Baha’is have been increasingly persecuted in the last year. Yet, even in 2012, they comprised the largest group of prisoners in the women’s ward. Of the 29 women prisoners of conscience, nine were Baha’is, a number disproportionately large relative to Iran’s Baha’i population. The hostility of the government stems from the theological belief of the ruling clerics that there can be no valid religion arising after Islam. In addition, the Baha’i Faith promotes social teachings, such as the equality of women and men, that contradict official policy and practice.
Their impact on my life was so large that I expressed to my interrogator how grateful I was for being arrested. He became irate and began yelling, saying I was stupid and they were pretending and trying to trick me into converting to their religion.
After the massive protests last year in Iran, often led by young women who have been courageously seeking freedom and equality, it would be easy to overlook some other less obvious but perhaps equally important trends in the thinking of young people in Iran. One of the most remarkable developments has been watching my fellow countrywomen develop not only alliances but genuine, diverse friendships after, like me, being taught by the government and its educational system to shun one another.
For instance, growing up, I was subjected to daily hate propaganda that described Baha’is as spies for Israel and the U.S., enemies of Islam, and practitioners of all kinds of immorality. This propaganda promoted openly in statements or fatwas by the Supreme Leader, even asserted that Baha’is were ritually “unclean” and that touching one was a source of contamination. Although I never accepted these absurd beliefs, I never would have guessed that my closest inmate friends would be Baha’is.
My story is not unique.

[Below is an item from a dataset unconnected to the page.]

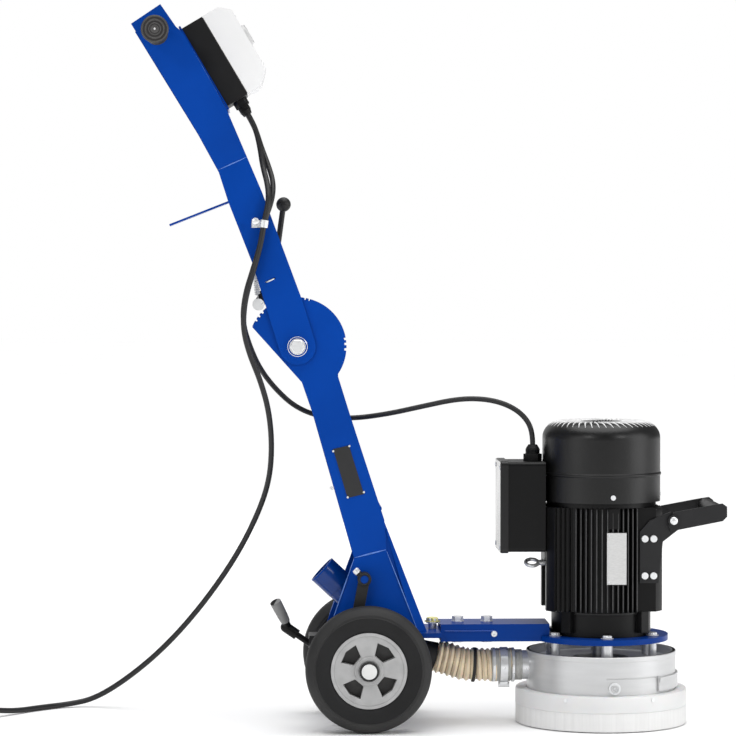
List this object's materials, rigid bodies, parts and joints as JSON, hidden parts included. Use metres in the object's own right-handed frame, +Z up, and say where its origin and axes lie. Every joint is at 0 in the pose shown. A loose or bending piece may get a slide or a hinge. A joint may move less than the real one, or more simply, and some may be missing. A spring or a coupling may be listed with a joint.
{
  "type": "concrete floor grinder",
  "caption": "Walk-behind single-disc floor grinder with a folding handle, two transport wheels, a vertical electric motor and a shrouded, dust-extracted grinding head.",
  "frame": {"origin": "on the floor, under the middle of the machine's bounding box without its mains cord", "axes": "+Z up, +X towards the grinding head, -Y is the side that the label plate faces"},
  "size_m": [1.3542, 0.3895, 1.147],
  "materials": {
    "blue_paint": "satin",
    "black_paint": "satin",
    "motor_black": "satin",
    "zinc": "zinc plated",
    "steel": "machined",
    "iron": "laminated",
    "segment": "sintered",
    "cast_aluminium": "cast and turned",
    "label": "matte",
    "nameplate": "satin",
    "black_rubber": "matte",
    "black_plastic": "matte",
    "grey_plastic": "satin",
    "white_plastic": "satin",
    "hose": "translucent",
    "tyre": "matte",
    "cable": "matte"
  },
  "bodies": {
    "chassis": {"side_plates": "blue_paint", "front_web": "blue_paint", "base_plate": "blue_paint", "beam_channel": "blue_paint", "motor_plate": "blue_paint", "beam_bolts": "zinc", "axle_brackets": "black_paint", "stub_axles": "zinc", "label_plate": "label", "dust_port": "blue_paint", "dust_elbow": "black_rubber", "dust_hose": "hose", "hose_clamp": "zinc", "pivot_bolt": "zinc", "head_housing": "cast_aluminium", "dust_skirt": "white_plastic", "housing_bolts": "zinc", "dust_spigot": "zinc", "motor_frame": "motor_black", "end_shields": "motor_black", "motor_bearings": "steel", "stator": "iron", "fan_cover": "motor_black", "motor_screws": "zinc", "nameplate": "nameplate", "terminal_box": "motor_black", "terminal_lid": "motor_black", "motor_gland": "black_plastic", "eyebolt": "zinc", "lift_bracket": "black_paint", "power_cord": "cable", "motor_lead": "cable", "cord_coil": "cable", "mains_plug": "cable"},
    "rotor": {"motor_shaft": "steel", "rotor_core": "iron", "cooling_fan": "black_plastic", "drive_hub": "steel", "grinding_disc": "steel", "diamond_segments": "segment"},
    "shutter": {"edge_shutter": "cast_aluminium"},
    "wheel_near": {"wheel_rim_near": "grey_plastic", "tyre_near": "tyre"},
    "wheel_far": {"wheel_rim_far": "grey_plastic", "tyre_far": "tyre"},
    "lift_handle": {"lift_handle": "black_paint"},
    "near_lever": {"clamp_lever_near": "black_paint"},
    "rear_lever": {"clamp_lever_rear": "black_paint"},
    "handle": {"arm_plates": "blue_paint", "handlebar": "steel", "handlebar_grips": "black_rubber", "arm_web": "blue_paint", "hook_plate": "blue_paint", "switch_base": "black_plastic", "switch_cover": "white_plastic", "switch_glands": "black_plastic", "cord_clip": "zinc"},
    "release": {"release_lever": "black_paint", "lock_bar": "zinc"},
    "knob": {"switch_knob": "grey_plastic"}
  },
  "joints": [
    {"name": "disc_spin", "type": "hinge", "parent": "chassis", "child": "rotor", "pos_m": [0.28, 0, 0.2], "axis": [0, 0, 1], "continuous": true},
    {"name": "shutter_slide", "type": "hinge", "parent": "chassis", "child": "shutter", "pos_m": [0.28, 0, 0.07], "axis": [0, 0, 1], "range_deg": [-30, 0]},
    {"name": "wheel_near_spin", "type": "hinge", "parent": "chassis", "child": "wheel_near", "pos_m": [-0.1, -0.115, 0.1], "axis": [0, 1, 0], "continuous": true},
    {"name": "wheel_far_spin", "type": "hinge", "parent": "chassis", "child": "wheel_far", "pos_m": [-0.1, 0.115, 0.1], "axis": [0, 1, 0], "continuous": true},
    {"name": "lift_handle_fold", "type": "hinge", "parent": "chassis", "child": "lift_handle", "pos_m": [0.3874, 0, 0.33], "axis": [0, 1, 0], "range_deg": [-55, 60]},
    {"name": "near_lever_turn", "type": "hinge", "parent": "chassis", "child": "near_lever", "pos_m": [-0.1054, -0.074, 0.2388], "axis": [0, 1, 0], "range_deg": [-60, 60]},
    {"name": "rear_lever_turn", "type": "hinge", "parent": "chassis", "child": "rear_lever", "pos_m": [-0.193, 0, 0.1291], "axis": [-0.8238, 0, 0.5669], "range_deg": [-40, 40]},
    {"name": "handle_fold", "type": "hinge", "parent": "chassis", "child": "handle", "pos_m": [-0.211, 0, 0.6075], "axis": [0, 1, 0], "range_deg": [-24, 106], "deforming": ["power_cord", "motor_lead"]},
    {"name": "release_pull", "type": "hinge", "parent": "handle", "child": "release", "pos_m": [-0.25, 0, 0.712], "axis": [0, 1, 0], "range_deg": [0, 12], "stiffness_Nm_per_rad": 1, "springref_deg": -20.05},
    {"name": "switch_turn", "type": "hinge", "parent": "handle", "child": "knob", "pos_m": [-0.29278, 0, 1.1038], "axis": [0.8601, 0, 0.5101], "range_deg": [0, 90]}
  ]
}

Former prisoners and prominent figures ranging from Nobel Laureate lawyers Narges Mohammadi and Shirin Ebadi, as well as former Parliamentarian Faezeh Hashemi Rafsanjani, have forged close friendships with imprisoned Baha’is, learning about their beliefs, practices, and their peaceful response to oppression. We all see our struggle for the rights of women, so courageously advocated since the killing of Jina Mahsa Amini in September 2022, as part of a wider struggle involving all Iranians, regardless of ethnicity or religious beliefs, in a united quest for a free and just society. One has to have grown up in Iran to appreciate what a remarkable transformation this has truly been. In many ways, our many stories of striving for freedom and justice have become one.
The world can assist. I was heartened that, in December, the U.N. General Assembly focused the world’s attention on Iran’s human rights record by passing a scathing resolution on the situation of human rights in Iran. With so many reports of egregious human rights violations during the protests of late 2022 and 2023, the U.N. had already created an independent international Fact-Finding Mission.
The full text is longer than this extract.